═════ Data ═════

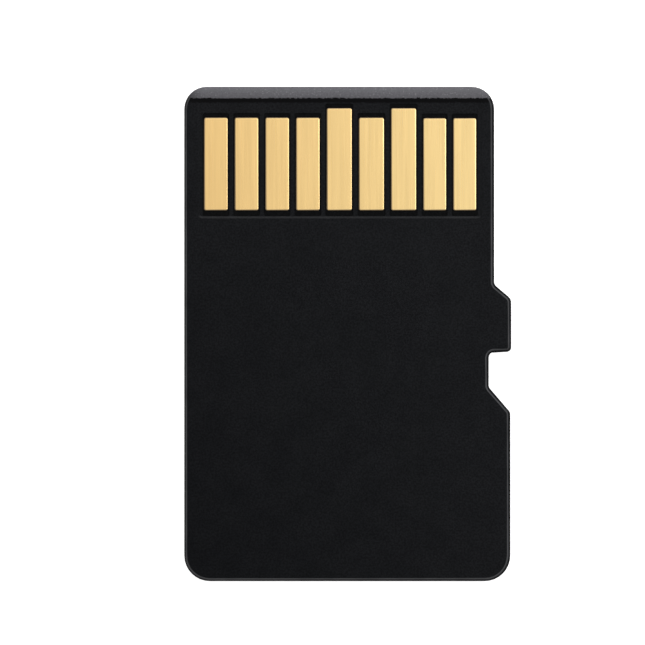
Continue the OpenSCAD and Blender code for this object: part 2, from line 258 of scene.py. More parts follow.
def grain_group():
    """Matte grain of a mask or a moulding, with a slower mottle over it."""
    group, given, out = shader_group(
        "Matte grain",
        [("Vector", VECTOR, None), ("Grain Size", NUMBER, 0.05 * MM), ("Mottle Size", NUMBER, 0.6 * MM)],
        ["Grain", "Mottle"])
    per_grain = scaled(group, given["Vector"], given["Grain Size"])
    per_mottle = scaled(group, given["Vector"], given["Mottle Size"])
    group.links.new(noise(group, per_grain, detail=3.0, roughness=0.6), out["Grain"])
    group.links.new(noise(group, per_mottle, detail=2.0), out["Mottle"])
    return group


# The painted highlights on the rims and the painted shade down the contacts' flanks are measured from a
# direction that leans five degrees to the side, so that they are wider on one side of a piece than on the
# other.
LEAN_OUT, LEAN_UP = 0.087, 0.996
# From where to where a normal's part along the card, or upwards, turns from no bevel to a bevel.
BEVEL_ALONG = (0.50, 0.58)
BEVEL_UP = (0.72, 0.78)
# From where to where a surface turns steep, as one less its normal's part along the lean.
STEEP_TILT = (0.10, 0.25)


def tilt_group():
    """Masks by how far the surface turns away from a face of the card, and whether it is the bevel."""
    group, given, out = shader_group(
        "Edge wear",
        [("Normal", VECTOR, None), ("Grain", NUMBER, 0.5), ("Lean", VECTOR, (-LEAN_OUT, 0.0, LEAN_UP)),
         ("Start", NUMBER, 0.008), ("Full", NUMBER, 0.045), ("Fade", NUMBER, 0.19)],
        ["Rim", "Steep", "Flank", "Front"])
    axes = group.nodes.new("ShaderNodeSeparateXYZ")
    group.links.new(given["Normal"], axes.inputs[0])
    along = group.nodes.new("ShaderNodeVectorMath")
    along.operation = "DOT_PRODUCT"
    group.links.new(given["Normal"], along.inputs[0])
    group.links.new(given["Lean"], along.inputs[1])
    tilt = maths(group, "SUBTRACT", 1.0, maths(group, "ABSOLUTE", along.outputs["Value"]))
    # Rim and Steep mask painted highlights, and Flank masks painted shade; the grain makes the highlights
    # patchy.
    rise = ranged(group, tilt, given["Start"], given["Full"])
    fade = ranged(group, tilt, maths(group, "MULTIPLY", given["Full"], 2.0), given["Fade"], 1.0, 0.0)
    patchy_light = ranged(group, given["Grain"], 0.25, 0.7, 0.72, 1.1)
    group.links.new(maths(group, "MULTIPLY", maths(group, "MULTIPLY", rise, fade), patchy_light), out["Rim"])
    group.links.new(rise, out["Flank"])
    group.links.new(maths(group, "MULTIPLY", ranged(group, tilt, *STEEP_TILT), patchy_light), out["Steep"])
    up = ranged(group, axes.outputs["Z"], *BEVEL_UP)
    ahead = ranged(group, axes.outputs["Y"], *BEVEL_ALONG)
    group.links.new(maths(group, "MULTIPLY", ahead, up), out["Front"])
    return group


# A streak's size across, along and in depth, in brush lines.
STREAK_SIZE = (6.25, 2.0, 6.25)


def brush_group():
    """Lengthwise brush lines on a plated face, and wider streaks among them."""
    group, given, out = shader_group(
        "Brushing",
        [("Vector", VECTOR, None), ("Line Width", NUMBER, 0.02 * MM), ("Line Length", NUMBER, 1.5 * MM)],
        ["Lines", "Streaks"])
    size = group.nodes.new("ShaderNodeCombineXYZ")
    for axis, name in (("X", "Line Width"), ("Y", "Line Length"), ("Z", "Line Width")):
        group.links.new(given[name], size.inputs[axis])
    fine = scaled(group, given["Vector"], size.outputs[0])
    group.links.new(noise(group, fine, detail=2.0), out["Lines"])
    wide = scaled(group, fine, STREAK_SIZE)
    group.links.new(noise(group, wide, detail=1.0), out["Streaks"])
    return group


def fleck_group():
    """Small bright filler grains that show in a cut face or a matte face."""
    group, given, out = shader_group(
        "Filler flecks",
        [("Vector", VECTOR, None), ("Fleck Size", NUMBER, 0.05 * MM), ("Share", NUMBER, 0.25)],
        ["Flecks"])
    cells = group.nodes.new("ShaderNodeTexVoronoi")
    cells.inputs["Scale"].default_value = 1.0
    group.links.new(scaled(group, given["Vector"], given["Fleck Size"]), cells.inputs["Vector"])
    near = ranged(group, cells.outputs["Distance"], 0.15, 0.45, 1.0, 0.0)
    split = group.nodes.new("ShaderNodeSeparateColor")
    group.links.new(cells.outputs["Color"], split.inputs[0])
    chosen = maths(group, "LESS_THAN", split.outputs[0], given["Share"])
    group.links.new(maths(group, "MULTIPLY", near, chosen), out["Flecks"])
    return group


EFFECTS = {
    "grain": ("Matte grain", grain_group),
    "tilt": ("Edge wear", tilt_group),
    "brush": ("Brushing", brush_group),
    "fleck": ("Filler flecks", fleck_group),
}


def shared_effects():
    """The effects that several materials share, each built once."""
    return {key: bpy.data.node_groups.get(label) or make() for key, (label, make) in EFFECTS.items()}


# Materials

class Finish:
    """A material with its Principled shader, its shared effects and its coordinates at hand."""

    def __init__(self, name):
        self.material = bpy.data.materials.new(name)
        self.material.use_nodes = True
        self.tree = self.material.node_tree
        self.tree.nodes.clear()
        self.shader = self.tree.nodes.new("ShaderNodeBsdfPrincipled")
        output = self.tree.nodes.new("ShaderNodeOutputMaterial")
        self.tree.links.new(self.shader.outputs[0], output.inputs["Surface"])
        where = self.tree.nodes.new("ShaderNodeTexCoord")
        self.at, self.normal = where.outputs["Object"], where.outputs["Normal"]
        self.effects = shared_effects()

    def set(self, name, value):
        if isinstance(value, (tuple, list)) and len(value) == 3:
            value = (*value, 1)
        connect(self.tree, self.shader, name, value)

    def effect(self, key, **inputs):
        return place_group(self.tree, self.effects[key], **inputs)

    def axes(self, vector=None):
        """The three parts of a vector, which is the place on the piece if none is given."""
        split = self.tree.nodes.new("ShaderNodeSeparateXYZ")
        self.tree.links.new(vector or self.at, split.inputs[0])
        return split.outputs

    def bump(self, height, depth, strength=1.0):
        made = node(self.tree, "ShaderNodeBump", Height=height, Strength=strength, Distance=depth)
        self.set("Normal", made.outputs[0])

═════

Exercise:
All of the lines above need to be given again exactly.

Full response:
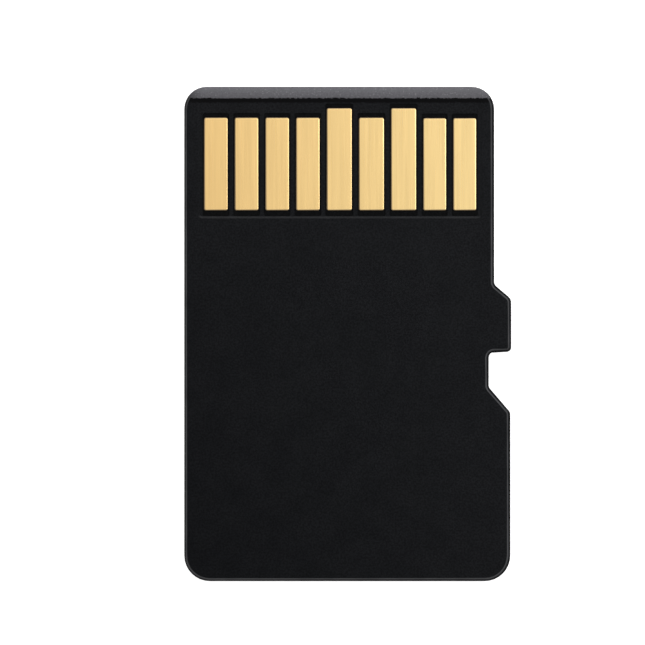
Continue the OpenSCAD and Blender code for this object: part 2, from line 258 of scene.py. More parts follow.
def grain_group():
    """Matte grain of a mask or a moulding, with a slower mottle over it."""
    group, given, out = shader_group(
        "Matte grain",
        [("Vector", VECTOR, None), ("Grain Size", NUMBER, 0.05 * MM), ("Mottle Size", NUMBER, 0.6 * MM)],
        ["Grain", "Mottle"])
    per_grain = scaled(group, given["Vector"], given["Grain Size"])
    per_mottle = scaled(group, given["Vector"], given["Mottle Size"])
    group.links.new(noise(group, per_grain, detail=3.0, roughness=0.6), out["Grain"])
    group.links.new(noise(group, per_mottle, detail=2.0), out["Mottle"])
    return group


# The painted highlights on the rims and the painted shade down the contacts' flanks are measured from a
# direction that leans five degrees to the side, so that they are wider on one side of a piece than on the
# other.
LEAN_OUT, LEAN_UP = 0.087, 0.996
# From where to where a normal's part along the card, or upwards, turns from no bevel to a bevel.
BEVEL_ALONG = (0.50, 0.58)
BEVEL_UP = (0.72, 0.78)
# From where to where a surface turns steep, as one less its normal's part along the lean.
STEEP_TILT = (0.10, 0.25)


def tilt_group():
    """Masks by how far the surface turns away from a face of the card, and whether it is the bevel."""
    group, given, out = shader_group(
        "Edge wear",
        [("Normal", VECTOR, None), ("Grain", NUMBER, 0.5), ("Lean", VECTOR, (-LEAN_OUT, 0.0, LEAN_UP)),
         ("Start", NUMBER, 0.008), ("Full", NUMBER, 0.045), ("Fade", NUMBER, 0.19)],
        ["Rim", "Steep", "Flank", "Front"])
    axes = group.nodes.new("ShaderNodeSeparateXYZ")
    group.links.new(given["Normal"], axes.inputs[0])
    along = group.nodes.new("ShaderNodeVectorMath")
    along.operation = "DOT_PRODUCT"
    group.links.new(given["Normal"], along.inputs[0])
    group.links.new(given["Lean"], along.inputs[1])
    tilt = maths(group, "SUBTRACT", 1.0, maths(group, "ABSOLUTE", along.outputs["Value"]))
    # Rim and Steep mask painted highlights, and Flank masks painted shade; the grain makes the highlights
    # patchy.
    rise = ranged(group, tilt, given["Start"], given["Full"])
    fade = ranged(group, tilt, maths(group, "MULTIPLY", given["Full"], 2.0), given["Fade"], 1.0, 0.0)
    patchy_light = ranged(group, given["Grain"], 0.25, 0.7, 0.72, 1.1)
    group.links.new(maths(group, "MULTIPLY", maths(group, "MULTIPLY", rise, fade), patchy_light), out["Rim"])
    group.links.new(rise, out["Flank"])
    group.links.new(maths(group, "MULTIPLY", ranged(group, tilt, *STEEP_TILT), patchy_light), out["Steep"])
    up = ranged(group, axes.outputs["Z"], *BEVEL_UP)
    ahead = ranged(group, axes.outputs["Y"], *BEVEL_ALONG)
    group.links.new(maths(group, "MULTIPLY", ahead, up), out["Front"])
    return group


# A streak's size across, along and in depth, in brush lines.
STREAK_SIZE = (6.25, 2.0, 6.25)


def brush_group():
    """Lengthwise brush lines on a plated face, and wider streaks among them."""
    group, given, out = shader_group(
        "Brushing",
        [("Vector", VECTOR, None), ("Line Width", NUMBER, 0.02 * MM), ("Line Length", NUMBER, 1.5 * MM)],
        ["Lines", "Streaks"])
    size = group.nodes.new("ShaderNodeCombineXYZ")
    for axis, name in (("X", "Line Width"), ("Y", "Line Length"), ("Z", "Line Width")):
        group.links.new(given[name], size.inputs[axis])
    fine = scaled(group, given["Vector"], size.outputs[0])
    group.links.new(noise(group, fine, detail=2.0), out["Lines"])
    wide = scaled(group, fine, STREAK_SIZE)
    group.links.new(noise(group, wide, detail=1.0), out["Streaks"])
    return group


def fleck_group():
    """Small bright filler grains that show in a cut face or a matte face."""
    group, given, out = shader_group(
        "Filler flecks",
        [("Vector", VECTOR, None), ("Fleck Size", NUMBER, 0.05 * MM), ("Share", NUMBER, 0.25)],
        ["Flecks"])
    cells = group.nodes.new("ShaderNodeTexVoronoi")
    cells.inputs["Scale"].default_value = 1.0
    group.links.new(scaled(group, given["Vector"], given["Fleck Size"]), cells.inputs["Vector"])
    near = ranged(group, cells.outputs["Distance"], 0.15, 0.45, 1.0, 0.0)
    split = group.nodes.new("ShaderNodeSeparateColor")
    group.links.new(cells.outputs["Color"], split.inputs[0])
    chosen = maths(group, "LESS_THAN", split.outputs[0], given["Share"])
    group.links.new(maths(group, "MULTIPLY", near, chosen), out["Flecks"])
    return group


EFFECTS = {
    "grain": ("Matte grain", grain_group),
    "tilt": ("Edge wear", tilt_group),
    "brush": ("Brushing", brush_group),
    "fleck": ("Filler flecks", fleck_group),
}


def shared_effects():
    """The effects that several materials share, each built once."""
    return {key: bpy.data.node_groups.get(label) or make() for key, (label, make) in EFFECTS.items()}


# Materials

class Finish:
    """A material with its Principled shader, its shared effects and its coordinates at hand."""

    def __init__(self, name):
        self.material = bpy.data.materials.new(name)
        self.material.use_nodes = True
        self.tree = self.material.node_tree
        self.tree.nodes.clear()
        self.shader = self.tree.nodes.new("ShaderNodeBsdfPrincipled")
        output = self.tree.nodes.new("ShaderNodeOutputMaterial")
        self.tree.links.new(self.shader.outputs[0], output.inputs["Surface"])
        where = self.tree.nodes.new("ShaderNodeTexCoord")
        self.at, self.normal = where.outputs["Object"], where.outputs["Normal"]
        self.effects = shared_effects()

    def set(self, name, value):
        if isinstance(value, (tuple, list)) and len(value) == 3:
            value = (*value, 1)
        connect(self.tree, self.shader, name, value)

    def effect(self, key, **inputs):
        return place_group(self.tree, self.effects[key], **inputs)

    def axes(self, vector=None):
        """The three parts of a vector, which is the place on the piece if none is given."""
        split = self.tree.nodes.new("ShaderNodeSeparateXYZ")
        self.tree.links.new(vector or self.at, split.inputs[0])
        return split.outputs

    def bump(self, height, depth, strength=1.0):
        made = node(self.tree, "ShaderNodeBump", Height=height, Strength=strength, Distance=depth)
        self.set("Normal", made.outputs[0])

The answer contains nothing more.